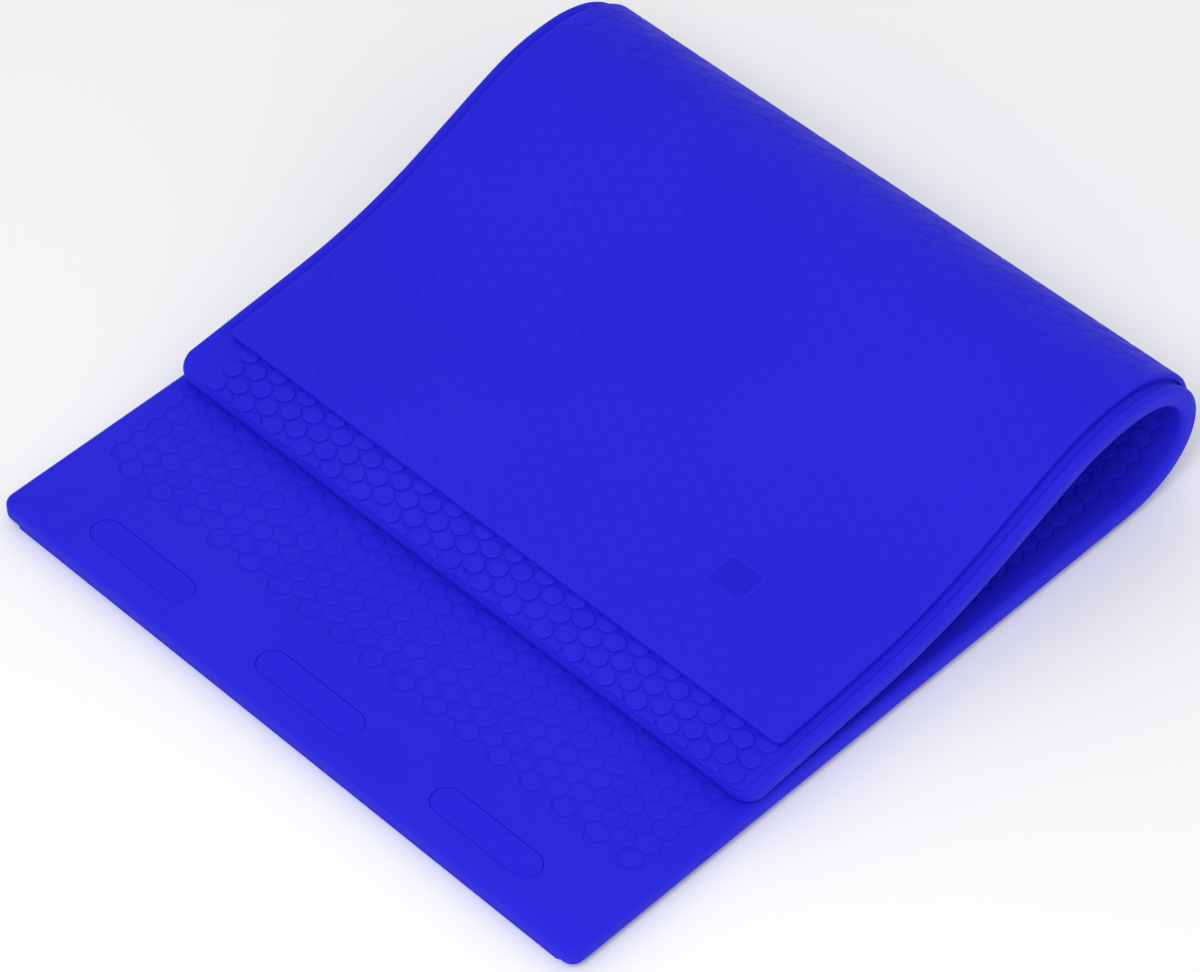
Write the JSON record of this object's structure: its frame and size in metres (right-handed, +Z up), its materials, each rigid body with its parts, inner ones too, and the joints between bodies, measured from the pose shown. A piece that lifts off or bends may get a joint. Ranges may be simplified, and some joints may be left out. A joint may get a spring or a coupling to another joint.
{
  "type": "folding gymnastics mat",
  "caption": "Long flexible two-layer mat with a hexagon tread, folded over on itself into a low wedge; unfolds flat.",
  "frame": {"origin": "on the floor, under the middle of the folded mat's outline", "axes": "+Z up, X across the width, +Y from the open near edge towards the fold"},
  "size_m": [0.61, 0.6756, 0.1374],
  "materials": {
    "core_skin": "smooth moulded skin, slight sheen, hexagon grip pattern on the working faces",
    "pad_skin": "smooth moulded skin with a shallow hexagon pattern",
    "fastener_pile": "short matt loop pile",
    "badge_skin": "smooth, matt"
  },
  "bodies": {
    "lower_run": {"core_lower_run": "core_skin", "pad_lower_run": "pad_skin", "fastener_patch_1": "fastener_pile", "fastener_patch_2": "fastener_pile", "fastener_patch_3": "fastener_pile"},
    "fold_01": {"core_fold_01": "core_skin", "pad_fold_01": "pad_skin"},
    "fold_02": {"core_fold_02": "core_skin", "pad_fold_02": "pad_skin"},
    "fold_03": {"core_fold_03": "core_skin", "pad_fold_03": "pad_skin"},
    "fold_04": {"core_fold_04": "core_skin", "pad_fold_04": "pad_skin"},
    "fold_05": {"core_fold_05": "core_skin", "pad_fold_05": "pad_skin"},
    "fold_06": {"core_fold_06": "core_skin", "pad_fold_06": "pad_skin"},
    "fold_07": {"core_fold_07": "core_skin", "pad_fold_07": "pad_skin"},
    "fold_08": {"core_fold_08": "core_skin", "pad_fold_08": "pad_skin"},
    "fold_09": {"core_fold_09": "core_skin", "pad_fold_09": "pad_skin"},
    "fold_10": {"core_fold_10": "core_skin", "pad_fold_10": "pad_skin"},
    "fold_11": {"core_fold_11": "core_skin", "pad_fold_11": "pad_skin"},
    "upper_run_1": {"core_upper_run_1": "core_skin", "pad_upper_run_1": "pad_skin"},
    "upper_run_2": {"core_upper_run_2": "core_skin", "pad_upper_run_2": "pad_skin"},
    "upper_run_3": {"core_upper_run_3": "core_skin", "pad_upper_run_3": "pad_skin"},
    "free_end": {"core_free_end": "core_skin", "pad_free_end": "pad_skin", "blank_badge": "badge_skin"}
  },
  "joints": [
    {"name": "unfold", "type": "hinge", "parent": "lower_run", "child": "fold_01", "pos_m": [0, 0.27219, 0.0135], "axis": [-1, 0, 0], "range_deg": [0, 16.94]},
    {"name": "bend_02", "type": "hinge", "parent": "fold_01", "child": "fold_02", "pos_m": [0, 0.29499, 0.02045], "axis": [-1, 0, 0], "range_deg": [0, 16.94]},
    {"name": "bend_03", "type": "hinge", "parent": "fold_02", "child": "fold_03", "pos_m": [0, 0.30902, 0.02987], "axis": [-1, 0, 0], "range_deg": [0, 16.94]},
    {"name": "bend_04", "type": "hinge", "parent": "fold_03", "child": "fold_04", "pos_m": [0, 0.31801, 0.0409], "axis": [-1, 0, 0], "range_deg": [0, 16.94]},
    {"name": "bend_05", "type": "hinge", "parent": "fold_04", "child": "fold_05", "pos_m": [0, 0.32312, 0.0534], "axis": [-1, 0, 0], "range_deg": [0, 16.94]},
    {"name": "bend_06", "type": "hinge", "parent": "fold_05", "child": "fold_06", "pos_m": [0, 0.32439, 0.06707], "axis": [-1, 0, 0], "range_deg": [0, 16.94]},
    {"name": "bend_07", "type": "hinge", "parent": "fold_06", "child": "fold_07", "pos_m": [0, 0.32147, 0.08126], "axis": [-1, 0, 0], "range_deg": [0, 16.94]},
    {"name": "bend_08", "type": "hinge", "parent": "fold_07", "child": "fold_08", "pos_m": [0, 0.31387, 0.0952], "axis": [-1, 0, 0], "range_deg": [0, 16.94]},
    {"name": "bend_09", "type": "hinge", "parent": "fold_08", "child": "fold_09", "pos_m": [0, 0.30083, 0.10801], "axis": [-1, 0, 0], "range_deg": [0, 16.94]},
    {"name": "bend_10", "type": "hinge", "parent": "fold_09", "child": "fold_10", "pos_m": [0, 0.28094, 0.11839], "axis": [-1, 0, 0], "range_deg": [0, 16.94]},
    {"name": "bend_11", "type": "hinge", "parent": "fold_10", "child": "fold_11", "pos_m": [0, 0.25109, 0.12397], "axis": [-1, 0, 0], "range_deg": [0, 16.94]},
    {"name": "bend_12", "type": "hinge", "parent": "fold_11", "child": "upper_run_1", "pos_m": [0, 0.20181, 0.1185], "axis": [-1, 0, 0], "range_deg": [0, 16.94]},
    {"name": "bend_13", "type": "hinge", "parent": "upper_run_1", "child": "upper_run_2", "pos_m": [0, 0.08975, 0.07028], "axis": [-1, 0, 0], "range_deg": [-6, 0]},
    {"name": "bend_14", "type": "hinge", "parent": "upper_run_2", "child": "upper_run_3", "pos_m": [0, 0.042, 0.05543], "axis": [-1, 0, 0], "range_deg": [-6, 0]},
    {"name": "bend_15", "type": "hinge", "parent": "upper_run_3", "child": "free_end", "pos_m": [0, -0.00507, 0.04604], "axis": [-1, 0, 0], "range_deg": [-6, 0]}
  ],
  "couplings": [
    {"joint": "bend_02", "follows": "unfold", "ratio": 1},
    {"joint": "bend_03", "follows": "unfold", "ratio": 1},
    {"joint": "bend_04", "follows": "unfold", "ratio": 1},
    {"joint": "bend_05", "follows": "unfold", "ratio": 1},
    {"joint": "bend_06", "follows": "unfold", "ratio": 1},
    {"joint": "bend_07", "follows": "unfold", "ratio": 1},
    {"joint": "bend_08", "follows": "unfold", "ratio": 1},
    {"joint": "bend_09", "follows": "unfold", "ratio": 1},
    {"joint": "bend_10", "follows": "unfold", "ratio": 1},
    {"joint": "bend_11", "follows": "unfold", "ratio": 1},
    {"joint": "bend_12", "follows": "unfold", "ratio": 1},
    {"joint": "bend_13", "follows": "unfold", "ratio": -0.35419},
    {"joint": "bend_14", "follows": "unfold", "ratio": -0.35419},
    {"joint": "bend_15", "follows": "unfold", "ratio": -0.35419}
  ]
}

§

Go back to the listing above and please repeat it exactly.

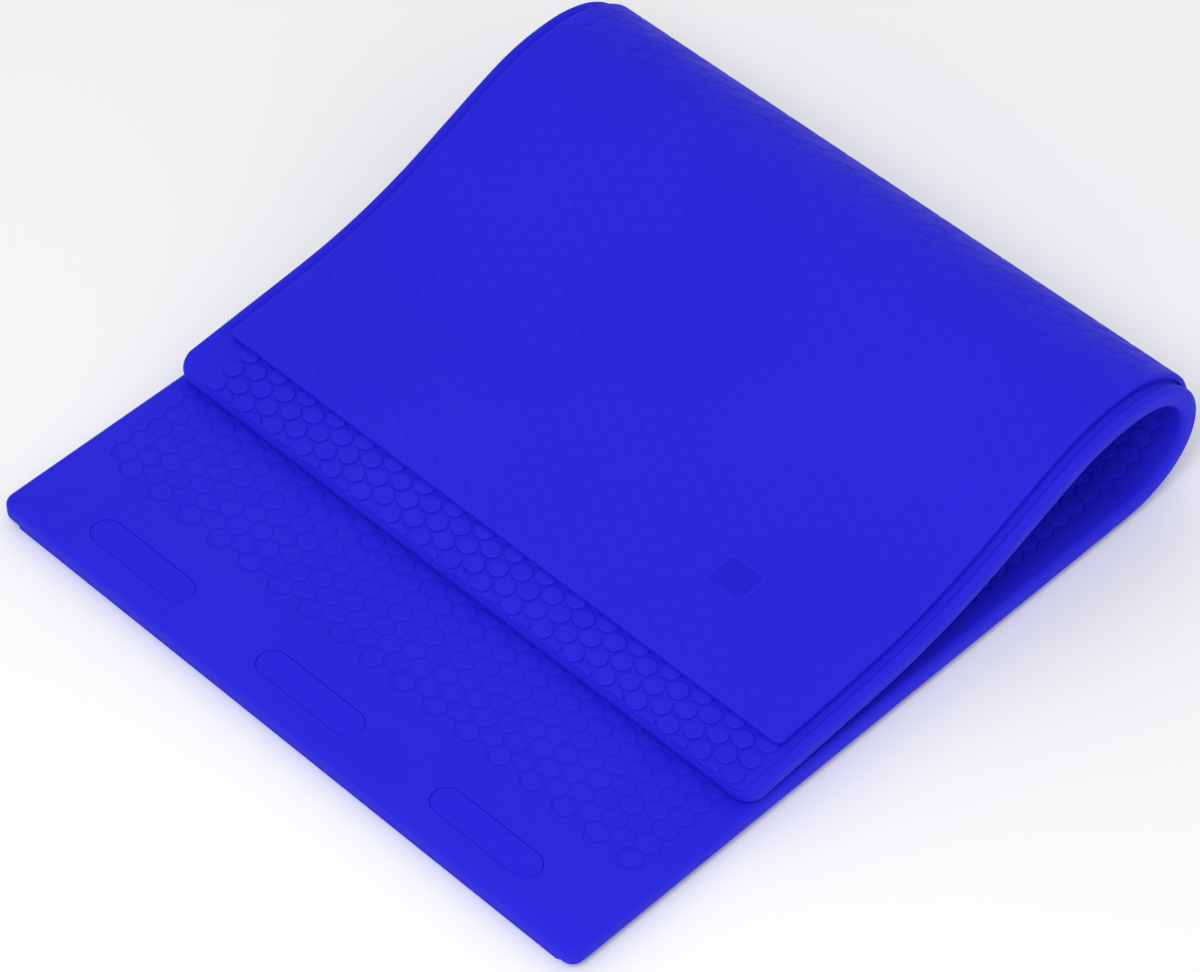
Write the JSON record of this object's structure: its frame and size in metres (right-handed, +Z up), its materials, each rigid body with its parts, inner ones too, and the joints between bodies, measured from the pose shown. A piece that lifts off or bends may get a joint. Ranges may be simplified, and some joints may be left out. A joint may get a spring or a coupling to another joint.
{
  "type": "folding gymnastics mat",
  "caption": "Long flexible two-layer mat with a hexagon tread, folded over on itself into a low wedge; unfolds flat.",
  "frame": {"origin": "on the floor, under the middle of the folded mat's outline", "axes": "+Z up, X across the width, +Y from the open near edge towards the fold"},
  "size_m": [0.61, 0.6756, 0.1374],
  "materials": {
    "core_skin": "smooth moulded skin, slight sheen, hexagon grip pattern on the working faces",
    "pad_skin": "smooth moulded skin with a shallow hexagon pattern",
    "fastener_pile": "short matt loop pile",
    "badge_skin": "smooth, matt"
  },
  "bodies": {
    "lower_run": {"core_lower_run": "core_skin", "pad_lower_run": "pad_skin", "fastener_patch_1": "fastener_pile", "fastener_patch_2": "fastener_pile", "fastener_patch_3": "fastener_pile"},
    "fold_01": {"core_fold_01": "core_skin", "pad_fold_01": "pad_skin"},
    "fold_02": {"core_fold_02": "core_skin", "pad_fold_02": "pad_skin"},
    "fold_03": {"core_fold_03": "core_skin", "pad_fold_03": "pad_skin"},
    "fold_04": {"core_fold_04": "core_skin", "pad_fold_04": "pad_skin"},
    "fold_05": {"core_fold_05": "core_skin", "pad_fold_05": "pad_skin"},
    "fold_06": {"core_fold_06": "core_skin", "pad_fold_06": "pad_skin"},
    "fold_07": {"core_fold_07": "core_skin", "pad_fold_07": "pad_skin"},
    "fold_08": {"core_fold_08": "core_skin", "pad_fold_08": "pad_skin"},
    "fold_09": {"core_fold_09": "core_skin", "pad_fold_09": "pad_skin"},
    "fold_10": {"core_fold_10": "core_skin", "pad_fold_10": "pad_skin"},
    "fold_11": {"core_fold_11": "core_skin", "pad_fold_11": "pad_skin"},
    "upper_run_1": {"core_upper_run_1": "core_skin", "pad_upper_run_1": "pad_skin"},
    "upper_run_2": {"core_upper_run_2": "core_skin", "pad_upper_run_2": "pad_skin"},
    "upper_run_3": {"core_upper_run_3": "core_skin", "pad_upper_run_3": "pad_skin"},
    "free_end": {"core_free_end": "core_skin", "pad_free_end": "pad_skin", "blank_badge": "badge_skin"}
  },
  "joints": [
    {"name": "unfold", "type": "hinge", "parent": "lower_run", "child": "fold_01", "pos_m": [0, 0.27219, 0.0135], "axis": [-1, 0, 0], "range_deg": [0, 16.94]},
    {"name": "bend_02", "type": "hinge", "parent": "fold_01", "child": "fold_02", "pos_m": [0, 0.29499, 0.02045], "axis": [-1, 0, 0], "range_deg": [0, 16.94]},
    {"name": "bend_03", "type": "hinge", "parent": "fold_02", "child": "fold_03", "pos_m": [0, 0.30902, 0.02987], "axis": [-1, 0, 0], "range_deg": [0, 16.94]},
    {"name": "bend_04", "type": "hinge", "parent": "fold_03", "child": "fold_04", "pos_m": [0, 0.31801, 0.0409], "axis": [-1, 0, 0], "range_deg": [0, 16.94]},
    {"name": "bend_05", "type": "hinge", "parent": "fold_04", "child": "fold_05", "pos_m": [0, 0.32312, 0.0534], "axis": [-1, 0, 0], "range_deg": [0, 16.94]},
    {"name": "bend_06", "type": "hinge", "parent": "fold_05", "child": "fold_06", "pos_m": [0, 0.32439, 0.06707], "axis": [-1, 0, 0], "range_deg": [0, 16.94]},
    {"name": "bend_07", "type": "hinge", "parent": "fold_06", "child": "fold_07", "pos_m": [0, 0.32147, 0.08126], "axis": [-1, 0, 0], "range_deg": [0, 16.94]},
    {"name": "bend_08", "type": "hinge", "parent": "fold_07", "child": "fold_08", "pos_m": [0, 0.31387, 0.0952], "axis": [-1, 0, 0], "range_deg": [0, 16.94]},
    {"name": "bend_09", "type": "hinge", "parent": "fold_08", "child": "fold_09", "pos_m": [0, 0.30083, 0.10801], "axis": [-1, 0, 0], "range_deg": [0, 16.94]},
    {"name": "bend_10", "type": "hinge", "parent": "fold_09", "child": "fold_10", "pos_m": [0, 0.28094, 0.11839], "axis": [-1, 0, 0], "range_deg": [0, 16.94]},
    {"name": "bend_11", "type": "hinge", "parent": "fold_10", "child": "fold_11", "pos_m": [0, 0.25109, 0.12397], "axis": [-1, 0, 0], "range_deg": [0, 16.94]},
    {"name": "bend_12", "type": "hinge", "parent": "fold_11", "child": "upper_run_1", "pos_m": [0, 0.20181, 0.1185], "axis": [-1, 0, 0], "range_deg": [0, 16.94]},
    {"name": "bend_13", "type": "hinge", "parent": "upper_run_1", "child": "upper_run_2", "pos_m": [0, 0.08975, 0.07028], "axis": [-1, 0, 0], "range_deg": [-6, 0]},
    {"name": "bend_14", "type": "hinge", "parent": "upper_run_2", "child": "upper_run_3", "pos_m": [0, 0.042, 0.05543], "axis": [-1, 0, 0], "range_deg": [-6, 0]},
    {"name": "bend_15", "type": "hinge", "parent": "upper_run_3", "child": "free_end", "pos_m": [0, -0.00507, 0.04604], "axis": [-1, 0, 0], "range_deg": [-6, 0]}
  ],
  "couplings": [
    {"joint": "bend_02", "follows": "unfold", "ratio": 1},
    {"joint": "bend_03", "follows": "unfold", "ratio": 1},
    {"joint": "bend_04", "follows": "unfold", "ratio": 1},
    {"joint": "bend_05", "follows": "unfold", "ratio": 1},
    {"joint": "bend_06", "follows": "unfold", "ratio": 1},
    {"joint": "bend_07", "follows": "unfold", "ratio": 1},
    {"joint": "bend_08", "follows": "unfold", "ratio": 1},
    {"joint": "bend_09", "follows": "unfold", "ratio": 1},
    {"joint": "bend_10", "follows": "unfold", "ratio": 1},
    {"joint": "bend_11", "follows": "unfold", "ratio": 1},
    {"joint": "bend_12", "follows": "unfold", "ratio": 1},
    {"joint": "bend_13", "follows": "unfold", "ratio": -0.35419},
    {"joint": "bend_14", "follows": "unfold", "ratio": -0.35419},
    {"joint": "bend_15", "follows": "unfold", "ratio": -0.35419}
  ]
}